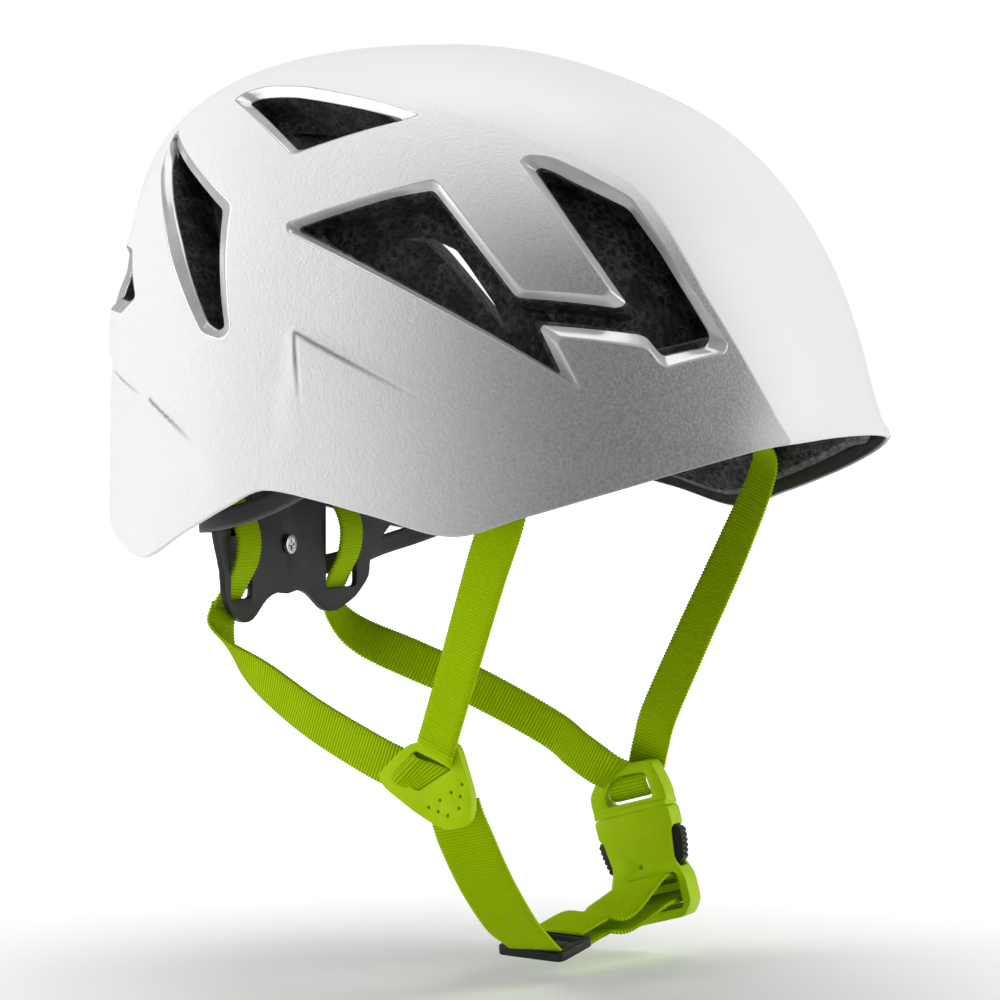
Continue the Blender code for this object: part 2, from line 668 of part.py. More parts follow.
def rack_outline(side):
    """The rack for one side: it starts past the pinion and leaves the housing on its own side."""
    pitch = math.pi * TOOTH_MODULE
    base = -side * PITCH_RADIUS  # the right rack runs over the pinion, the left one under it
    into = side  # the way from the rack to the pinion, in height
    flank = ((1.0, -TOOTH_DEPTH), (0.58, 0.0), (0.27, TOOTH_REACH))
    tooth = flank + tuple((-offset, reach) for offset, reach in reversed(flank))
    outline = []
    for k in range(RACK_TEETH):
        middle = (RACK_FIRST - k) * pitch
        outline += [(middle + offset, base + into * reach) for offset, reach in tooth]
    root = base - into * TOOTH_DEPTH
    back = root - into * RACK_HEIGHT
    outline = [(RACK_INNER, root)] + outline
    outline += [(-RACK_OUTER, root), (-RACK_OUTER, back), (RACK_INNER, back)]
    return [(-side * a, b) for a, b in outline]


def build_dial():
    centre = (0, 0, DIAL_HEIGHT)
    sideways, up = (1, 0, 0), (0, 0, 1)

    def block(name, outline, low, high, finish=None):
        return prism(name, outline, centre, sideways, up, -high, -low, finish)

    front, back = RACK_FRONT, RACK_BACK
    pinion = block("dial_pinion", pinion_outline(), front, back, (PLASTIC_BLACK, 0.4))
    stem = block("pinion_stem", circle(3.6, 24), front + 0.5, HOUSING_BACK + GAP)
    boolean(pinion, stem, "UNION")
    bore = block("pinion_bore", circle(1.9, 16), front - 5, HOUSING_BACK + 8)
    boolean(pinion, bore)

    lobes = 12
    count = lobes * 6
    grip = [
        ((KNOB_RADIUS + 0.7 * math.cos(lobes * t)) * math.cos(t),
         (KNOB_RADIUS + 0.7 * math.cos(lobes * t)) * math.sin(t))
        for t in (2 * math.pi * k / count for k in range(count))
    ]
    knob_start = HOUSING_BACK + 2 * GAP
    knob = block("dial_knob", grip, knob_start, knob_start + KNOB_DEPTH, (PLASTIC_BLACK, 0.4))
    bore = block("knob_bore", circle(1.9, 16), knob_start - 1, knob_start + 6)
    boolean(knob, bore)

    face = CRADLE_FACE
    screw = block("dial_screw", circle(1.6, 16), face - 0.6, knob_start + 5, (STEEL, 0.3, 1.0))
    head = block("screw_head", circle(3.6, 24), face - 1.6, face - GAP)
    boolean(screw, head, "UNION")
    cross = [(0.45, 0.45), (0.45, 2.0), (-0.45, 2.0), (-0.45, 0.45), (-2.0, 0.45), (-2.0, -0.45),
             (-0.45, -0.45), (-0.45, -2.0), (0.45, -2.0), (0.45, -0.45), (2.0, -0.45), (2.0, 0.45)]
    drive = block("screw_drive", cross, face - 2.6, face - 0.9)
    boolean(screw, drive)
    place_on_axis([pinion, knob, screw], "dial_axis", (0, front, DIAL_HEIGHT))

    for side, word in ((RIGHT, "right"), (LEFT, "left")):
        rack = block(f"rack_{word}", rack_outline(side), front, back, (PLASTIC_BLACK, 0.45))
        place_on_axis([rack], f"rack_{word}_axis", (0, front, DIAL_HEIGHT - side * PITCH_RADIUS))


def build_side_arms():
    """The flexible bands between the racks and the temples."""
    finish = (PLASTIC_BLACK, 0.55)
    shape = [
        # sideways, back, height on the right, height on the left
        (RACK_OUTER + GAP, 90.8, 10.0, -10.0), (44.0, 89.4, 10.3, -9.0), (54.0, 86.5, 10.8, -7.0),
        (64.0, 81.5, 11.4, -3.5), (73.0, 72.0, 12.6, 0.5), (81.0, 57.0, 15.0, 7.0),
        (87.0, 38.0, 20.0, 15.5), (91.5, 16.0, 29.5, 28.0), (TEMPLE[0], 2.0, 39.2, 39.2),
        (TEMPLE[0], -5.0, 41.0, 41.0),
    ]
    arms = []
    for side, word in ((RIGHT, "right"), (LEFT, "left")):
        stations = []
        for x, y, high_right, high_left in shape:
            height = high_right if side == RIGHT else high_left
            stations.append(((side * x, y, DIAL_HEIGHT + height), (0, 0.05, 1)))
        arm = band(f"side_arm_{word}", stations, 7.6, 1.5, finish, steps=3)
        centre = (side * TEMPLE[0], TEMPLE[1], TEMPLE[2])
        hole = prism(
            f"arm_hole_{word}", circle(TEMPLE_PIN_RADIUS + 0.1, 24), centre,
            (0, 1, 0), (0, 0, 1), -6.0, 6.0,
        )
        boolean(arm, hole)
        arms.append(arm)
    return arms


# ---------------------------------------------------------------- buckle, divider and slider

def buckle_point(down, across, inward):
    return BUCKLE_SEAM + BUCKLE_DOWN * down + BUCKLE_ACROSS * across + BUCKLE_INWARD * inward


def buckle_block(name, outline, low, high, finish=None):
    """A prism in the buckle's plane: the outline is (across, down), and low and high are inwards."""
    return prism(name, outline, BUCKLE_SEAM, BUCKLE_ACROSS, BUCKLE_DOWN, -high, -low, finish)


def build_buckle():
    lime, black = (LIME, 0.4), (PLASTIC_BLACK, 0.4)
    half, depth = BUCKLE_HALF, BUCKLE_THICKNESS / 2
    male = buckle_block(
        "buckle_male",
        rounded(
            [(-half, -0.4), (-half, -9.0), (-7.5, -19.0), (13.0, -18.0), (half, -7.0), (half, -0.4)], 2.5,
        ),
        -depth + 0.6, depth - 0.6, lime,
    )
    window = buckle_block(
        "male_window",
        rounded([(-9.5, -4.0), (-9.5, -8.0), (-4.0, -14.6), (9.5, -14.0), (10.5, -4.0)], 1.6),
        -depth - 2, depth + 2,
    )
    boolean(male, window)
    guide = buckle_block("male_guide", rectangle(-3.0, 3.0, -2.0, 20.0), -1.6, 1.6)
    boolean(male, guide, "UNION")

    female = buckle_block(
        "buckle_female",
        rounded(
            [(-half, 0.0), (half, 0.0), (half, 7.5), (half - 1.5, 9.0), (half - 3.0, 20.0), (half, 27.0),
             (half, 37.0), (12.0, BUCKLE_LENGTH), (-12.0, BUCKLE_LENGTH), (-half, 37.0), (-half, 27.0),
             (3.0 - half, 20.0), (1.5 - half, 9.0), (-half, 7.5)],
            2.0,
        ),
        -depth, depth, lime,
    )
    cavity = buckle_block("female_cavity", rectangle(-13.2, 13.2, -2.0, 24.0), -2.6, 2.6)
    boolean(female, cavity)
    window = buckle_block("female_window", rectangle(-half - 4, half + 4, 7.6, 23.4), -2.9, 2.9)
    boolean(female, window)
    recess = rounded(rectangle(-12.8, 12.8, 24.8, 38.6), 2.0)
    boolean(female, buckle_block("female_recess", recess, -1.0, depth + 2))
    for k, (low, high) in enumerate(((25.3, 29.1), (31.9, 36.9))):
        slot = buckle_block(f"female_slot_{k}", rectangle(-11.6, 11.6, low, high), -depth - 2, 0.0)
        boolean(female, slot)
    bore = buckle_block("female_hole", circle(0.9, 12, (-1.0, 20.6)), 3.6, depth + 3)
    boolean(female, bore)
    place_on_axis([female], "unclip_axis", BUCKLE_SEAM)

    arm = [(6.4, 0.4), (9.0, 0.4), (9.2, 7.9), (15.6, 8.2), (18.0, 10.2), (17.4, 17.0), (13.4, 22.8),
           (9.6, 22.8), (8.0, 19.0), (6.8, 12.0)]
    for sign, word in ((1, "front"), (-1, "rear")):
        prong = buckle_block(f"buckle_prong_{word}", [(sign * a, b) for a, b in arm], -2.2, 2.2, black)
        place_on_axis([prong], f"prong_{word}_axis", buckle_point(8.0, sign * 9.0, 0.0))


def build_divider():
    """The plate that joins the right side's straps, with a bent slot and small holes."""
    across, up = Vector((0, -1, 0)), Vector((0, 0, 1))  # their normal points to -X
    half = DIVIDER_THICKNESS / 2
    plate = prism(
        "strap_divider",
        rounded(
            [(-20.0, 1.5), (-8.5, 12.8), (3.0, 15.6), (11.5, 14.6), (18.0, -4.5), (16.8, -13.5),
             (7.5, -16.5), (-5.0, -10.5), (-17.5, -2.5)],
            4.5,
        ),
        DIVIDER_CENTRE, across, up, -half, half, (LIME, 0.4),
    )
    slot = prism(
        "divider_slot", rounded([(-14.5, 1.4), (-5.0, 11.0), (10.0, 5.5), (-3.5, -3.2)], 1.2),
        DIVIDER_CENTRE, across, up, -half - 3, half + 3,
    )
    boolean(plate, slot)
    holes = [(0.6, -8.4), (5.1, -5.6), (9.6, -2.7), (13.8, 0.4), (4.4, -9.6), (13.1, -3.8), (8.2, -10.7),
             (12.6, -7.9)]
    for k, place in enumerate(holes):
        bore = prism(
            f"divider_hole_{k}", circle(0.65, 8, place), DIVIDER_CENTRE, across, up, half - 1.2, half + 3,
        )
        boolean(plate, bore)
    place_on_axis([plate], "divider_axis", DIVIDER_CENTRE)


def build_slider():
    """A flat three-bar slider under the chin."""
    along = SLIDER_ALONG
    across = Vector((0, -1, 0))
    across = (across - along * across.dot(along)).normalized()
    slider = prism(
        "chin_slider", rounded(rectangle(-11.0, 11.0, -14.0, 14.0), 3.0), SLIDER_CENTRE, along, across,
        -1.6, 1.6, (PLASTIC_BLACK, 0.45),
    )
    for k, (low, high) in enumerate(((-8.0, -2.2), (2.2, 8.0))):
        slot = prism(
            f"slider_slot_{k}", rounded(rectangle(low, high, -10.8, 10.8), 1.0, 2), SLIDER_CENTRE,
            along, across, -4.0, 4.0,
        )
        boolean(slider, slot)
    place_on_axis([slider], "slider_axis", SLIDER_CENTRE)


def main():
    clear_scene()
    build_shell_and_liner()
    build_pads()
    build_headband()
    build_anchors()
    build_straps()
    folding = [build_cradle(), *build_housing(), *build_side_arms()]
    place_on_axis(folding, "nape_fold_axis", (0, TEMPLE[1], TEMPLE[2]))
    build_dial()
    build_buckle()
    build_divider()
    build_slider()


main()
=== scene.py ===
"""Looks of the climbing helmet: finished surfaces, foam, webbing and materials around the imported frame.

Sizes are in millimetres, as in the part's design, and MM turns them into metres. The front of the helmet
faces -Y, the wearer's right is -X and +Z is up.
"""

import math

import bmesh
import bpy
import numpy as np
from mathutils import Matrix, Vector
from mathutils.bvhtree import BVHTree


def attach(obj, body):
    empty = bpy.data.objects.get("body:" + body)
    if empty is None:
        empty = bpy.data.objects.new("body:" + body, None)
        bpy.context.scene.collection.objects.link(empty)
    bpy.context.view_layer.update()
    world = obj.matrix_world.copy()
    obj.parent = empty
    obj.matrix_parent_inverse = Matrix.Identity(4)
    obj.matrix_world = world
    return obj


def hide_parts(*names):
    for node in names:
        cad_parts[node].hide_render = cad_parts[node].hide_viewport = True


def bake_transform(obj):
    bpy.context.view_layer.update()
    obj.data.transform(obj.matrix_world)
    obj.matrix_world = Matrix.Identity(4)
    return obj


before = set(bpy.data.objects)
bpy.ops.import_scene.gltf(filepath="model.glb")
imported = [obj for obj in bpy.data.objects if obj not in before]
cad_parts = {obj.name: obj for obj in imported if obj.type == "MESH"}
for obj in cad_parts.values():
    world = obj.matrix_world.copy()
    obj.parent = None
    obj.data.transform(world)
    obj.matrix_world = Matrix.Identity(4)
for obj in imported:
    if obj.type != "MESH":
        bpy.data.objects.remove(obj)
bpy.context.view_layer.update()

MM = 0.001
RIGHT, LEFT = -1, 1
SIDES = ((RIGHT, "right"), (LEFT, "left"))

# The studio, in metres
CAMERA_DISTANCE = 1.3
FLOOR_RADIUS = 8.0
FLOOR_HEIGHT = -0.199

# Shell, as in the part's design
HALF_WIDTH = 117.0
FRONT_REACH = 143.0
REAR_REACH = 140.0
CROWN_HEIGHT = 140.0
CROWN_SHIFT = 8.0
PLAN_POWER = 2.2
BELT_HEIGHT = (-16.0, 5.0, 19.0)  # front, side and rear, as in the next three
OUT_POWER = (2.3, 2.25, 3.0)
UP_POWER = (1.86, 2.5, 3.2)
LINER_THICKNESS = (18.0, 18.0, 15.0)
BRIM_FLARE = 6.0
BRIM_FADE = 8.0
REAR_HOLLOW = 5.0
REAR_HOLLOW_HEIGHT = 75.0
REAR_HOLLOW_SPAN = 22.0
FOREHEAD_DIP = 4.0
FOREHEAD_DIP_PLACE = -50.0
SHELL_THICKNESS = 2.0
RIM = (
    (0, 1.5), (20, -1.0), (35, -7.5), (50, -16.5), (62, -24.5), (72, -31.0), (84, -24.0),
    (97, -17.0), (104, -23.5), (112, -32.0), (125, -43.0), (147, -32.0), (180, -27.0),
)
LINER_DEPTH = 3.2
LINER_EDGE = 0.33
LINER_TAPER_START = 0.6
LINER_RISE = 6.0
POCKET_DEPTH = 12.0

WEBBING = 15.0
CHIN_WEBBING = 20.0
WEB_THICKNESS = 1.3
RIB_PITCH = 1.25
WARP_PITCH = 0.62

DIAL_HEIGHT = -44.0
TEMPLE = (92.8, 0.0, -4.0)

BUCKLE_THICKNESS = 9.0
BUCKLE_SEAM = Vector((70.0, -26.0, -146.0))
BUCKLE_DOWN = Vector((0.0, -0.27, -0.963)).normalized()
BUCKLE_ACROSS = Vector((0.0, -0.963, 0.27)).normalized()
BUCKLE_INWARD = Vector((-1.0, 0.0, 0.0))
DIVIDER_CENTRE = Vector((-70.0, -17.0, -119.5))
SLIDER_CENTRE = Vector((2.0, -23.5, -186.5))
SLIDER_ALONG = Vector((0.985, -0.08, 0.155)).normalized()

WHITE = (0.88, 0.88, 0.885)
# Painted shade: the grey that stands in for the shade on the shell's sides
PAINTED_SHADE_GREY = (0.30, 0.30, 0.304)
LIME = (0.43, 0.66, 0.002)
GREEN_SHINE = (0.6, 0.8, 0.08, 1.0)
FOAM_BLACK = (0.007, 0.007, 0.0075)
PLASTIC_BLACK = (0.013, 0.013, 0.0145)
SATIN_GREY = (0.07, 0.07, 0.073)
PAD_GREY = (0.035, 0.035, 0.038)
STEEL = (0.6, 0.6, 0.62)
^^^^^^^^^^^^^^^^
* _TASK STATEMENT_
Write out, from the lines above, only those from the line with "across = (across" to the line with "obj.data.transform(obj.matrix_world)", exactly as given, including the first and the last.

* _EXERCISE RESPONSE_
    across = (across - along * across.dot(along)).normalized()
    slider = prism(
        "chin_slider", rounded(rectangle(-11.0, 11.0, -14.0, 14.0), 3.0), SLIDER_CENTRE, along, across,
        -1.6, 1.6, (PLASTIC_BLACK, 0.45),
    )
    for k, (low, high) in enumerate(((-8.0, -2.2), (2.2, 8.0))):
        slot = prism(
            f"slider_slot_{k}", rounded(rectangle(low, high, -10.8, 10.8), 1.0, 2), SLIDER_CENTRE,
            along, across, -4.0, 4.0,
        )
        boolean(slider, slot)
    place_on_axis([slider], "slider_axis", SLIDER_CENTRE)


def main():
    clear_scene()
    build_shell_and_liner()
    build_pads()
    build_headband()
    build_anchors()
    build_straps()
    folding = [build_cradle(), *build_housing(), *build_side_arms()]
    place_on_axis(folding, "nape_fold_axis", (0, TEMPLE[1], TEMPLE[2]))
    build_dial()
    build_buckle()
    build_divider()
    build_slider()


main()
=== scene.py ===
"""Looks of the climbing helmet: finished surfaces, foam, webbing and materials around the imported frame.

Sizes are in millimetres, as in the part's design, and MM turns them into metres. The front of the helmet
faces -Y, the wearer's right is -X and +Z is up.
"""

import math

import bmesh
import bpy
import numpy as np
from mathutils import Matrix, Vector
from mathutils.bvhtree import BVHTree


def attach(obj, body):
    empty = bpy.data.objects.get("body:" + body)
    if empty is None:
        empty = bpy.data.objects.new("body:" + body, None)
        bpy.context.scene.collection.objects.link(empty)
    bpy.context.view_layer.update()
    world = obj.matrix_world.copy()
    obj.parent = empty
    obj.matrix_parent_inverse = Matrix.Identity(4)
    obj.matrix_world = world
    return obj


def hide_parts(*names):
    for node in names:
        cad_parts[node].hide_render = cad_parts[node].hide_viewport = True


def bake_transform(obj):
    bpy.context.view_layer.update()
    obj.data.transform(obj.matrix_world)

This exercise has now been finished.